In St.Petersburg; during the mid-2000s, the gay movement was beginning to develop on a wider and more pronounced scale. People were becoming more open and more LGBT spaces began appearing - not just spaces in bars or nightlife, but in research, academia, discussion groups, film festivals. Evgeny was heavily involved throughout all of these progressive changes. However, Evgeny describes his life in Russia during these times as "living in a bubble" or in the "bubble of the N.G.O" because he was surrounded by his non-judgemental community and is reported saying that it was very different outside this bubble.

After fleeing Russia and seeking asylum in Ireland, Evgeny began living within the direct provision system. He has a small bed and small living space, he cannot have overnight guests, he gets 3 meals a day (but cannot cook). Alexander is not in Ireland with Evgeny, Alexander explains: "I would go wherever he is, right, but I'm just a citizen of Russia. I have to get a visa to any country I want to visit." Russian-American journalist Masha Gessen states in a New Yorker interview she did with Alexander and Evgeny that "if they were a straight couple, who had been together for 15 years, they would probably be married and there probably wouldn't be a question of whether they are seeking asylum together."

When Gessen asks Evgeny what is preventing him from seeing the future he responds with "Tiredness. I'm very tired. You know the feeling, to wake up tired after sleeping 10 hours you wake up and you are tired? This is the type of tiredness I have."

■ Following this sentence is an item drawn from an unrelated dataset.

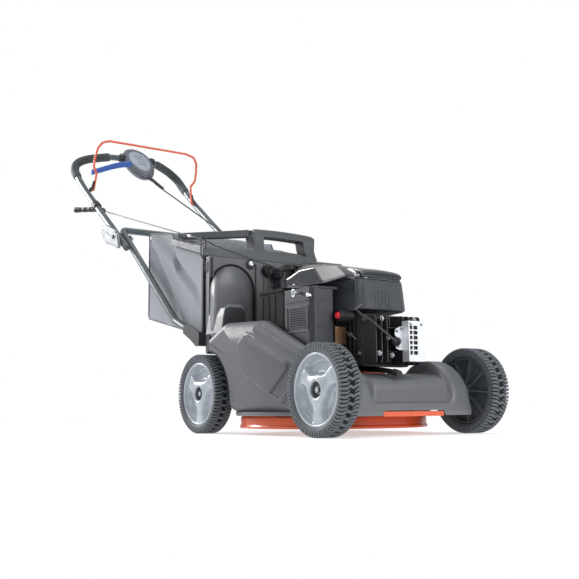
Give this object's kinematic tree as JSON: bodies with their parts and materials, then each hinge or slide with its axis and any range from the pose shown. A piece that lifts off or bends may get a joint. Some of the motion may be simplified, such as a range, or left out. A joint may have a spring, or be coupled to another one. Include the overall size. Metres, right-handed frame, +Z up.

Evgeny is currently taking a course at the University of Galway, he spends his days studying in the library, researching for his two creative positions and his managerial duties for the Queer Diaspora. He is writing poetry, collaborating with other poets in Ireland. He writes about topics such as his experience taking asylum, living in the direct provision, his struggle with oppression in Putin's Russia and the imperative value in fighting for human dignity and the right to live and love with freedom and joy.